Steven Betts (5/8/08)
- Sen. John McCain championed legislation that will let an Arizona rancher trade remote grassland and ponderosa pine forest here for acres of valuable federally owned property that is ready for development, a land swap that now stands to directly benefit one of his top presidential campaign fundraisers.
- Initially reluctant to support the swap, the Arizona Republican became a key figure in pushing the deal through Congress after the rancher and his partners hired lobbyists that included McCain's 1992 Senate campaign manager, two of his former Senate staff members (one of whom has returned as his chief of staff), and an Arizona insider who was a major McCain donor and is now bundling campaign checks.
- When McCain's legislation passed in November 2005, the ranch owner gave the job of building as many as 12,000 homes to SunCor Development, a firm in Tempe, Ariz., run by Steven A. Betts, a longtime McCain supporter who has raised more than $100,000 for the presumptive Republican nominee. Betts said he and McCain never discussed the deal.

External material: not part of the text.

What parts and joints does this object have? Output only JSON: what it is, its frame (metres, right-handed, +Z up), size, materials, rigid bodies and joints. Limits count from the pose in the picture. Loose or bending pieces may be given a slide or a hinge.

- Although the bill called for the two parcels to be of equal value, a federal forestry official told a congressional committee that he was concerned that "the public would not receive fair value" for its land. A formal appraisal has not yet begun. A town official opposed to the swap said other Yavapai Ranch land sold nine years ago for about $2,000 per acre, while some of the prime commercial land near a parcel that the developers will get has brought as much as $120,000 per acre.
Donald Diamond (4/22/08)
- McCain helped a wealthy and generous donor buy land from the Army — complete with special water rights — for a quarter of a million dollars, which McCain’s buddy then sold two years later for $20 million. There’s a term for this — it’s called “influence peddling,” and it’s exactly the kind of thing McCain swears he never gets involved with.
- on a number of key occasions, McCain played a key role in helping Diamond, a major campaign contributor, make deals that made him millions of dollars
- two of those involved bills (in 1991 and 1994) co-sponsored by McCain that swapped public land for Diamond's land, and the other involved McCain doing a couple personal favors in order to help Diamond land an incredibly lucrative piece of land owned by the Army
- The most delicate of the three transactions for the McCain camp is undoubtedly the Army deal: an old base in Monterey County, California called Fort Ord. Helped along by a meeting with an Army official set up by a McCain aide, Diamond got the inside track on the land, which ultimately made him a $20 million profit. McCain had also written a letter to the city of Seaside, California, enthusiastically recommending Diamond, who was making a bid to buy Fort Ord's two golf courses that had been acquired by the city.
- Mr. Diamond is close to most of Arizona's Congressional delegation and is candid about his expectations as a fund-raiser. "I want my money back, for Christ's sake. Do you know how many cocktail parties I have to go to?" To raise money for Mr. McCain, Mr. Diamond invites local Republicans to make fund-raising calls from his Tucson office. Ray Carroll, a member of the council that controls zoning in Pima County, Ariz., said Mr. Diamond followed up on one fund-raising session with a thank-you note "on behalf of Mr. McCain," sending a copy to the senator. "To reciprocate, if you need any zoning in the county, let me know," Mr. Diamond wrote. (Mr. Diamond said it was the kind of joke he often made.)
- Mr. Diamond, for his part, said Mr. McCain had only done his job. "I think that is what Congress people are supposed to do for constituents," he said. "When you have a big, significant businessman like myself, why wouldn't you want to help move things along? What else would they do? They waste so much time with legislation."
Sinclair Broadcasting / Glencairn Broadcasting (2/23/08)
- In late 1998, Senator John McCain sent an unusually blunt letter to the head of the Federal Communications Commission, warning that he would try to overhaul the agency if it closed a broadcast ownership loophole.
- The letter, and two later ones signed by Mr. McCain, then chairman of the Senate Commerce Committee, urged the commission to abandon plans to close a loophole vitally important to Glencairn Ltd., a client of Vicki Iseman, a lobbyist. The provision enabled one of the nation’s largest broadcasting companies, Sinclair, to use a marketing agreement with Glencairn, a far smaller broadcaster, to get around a restriction barring single ownership of two television stations in the same city.
- For its part, Glencairn appeared to have been getting little support in Congress until it retained Ms. Iseman in 1998.
- Edwin Edwards, who was the president of the company at the time, said in a recent interview that after retaining Ms. Iseman, he was able to get heard by Mr. McCain.
- “We were pounding the pavement in Washington,” Mr. Edwards said. “We recruited help from as many people as we could. We knocked on every door just trying to get support.”
FEC Violations
- TPM 2/22/08: First, McCain opted in to the public finance system for the primaries last year. It meant that his struggling campaign would get $5.8 million in public matching funds in March. Now that he’s effectively the Republican nominee, he wants out, because the system entails a spending limit of $54 million through the end of August. He’s almost spent that much already, according to the Post.
It is a serious issue. As the Post reports, “Knowingly violating the spending limit is a criminal offense that could put McCain at risk of stiff fines and up to five years in prison.”
- Judicial Watch 4/24/08: Judicial Watch, the public interest group that investigates and prosecutes government corruption, announced today that it filed a formal complaint, dated April 22, 2008, with the Federal Election Commission (FEC) related to a fundraising luncheon held at London’s Spencer House to benefit Senator John McCain’s presidential campaign. The venue for the event was apparently donated to the campaign by foreign nationals, in violation of federal campaign finance laws.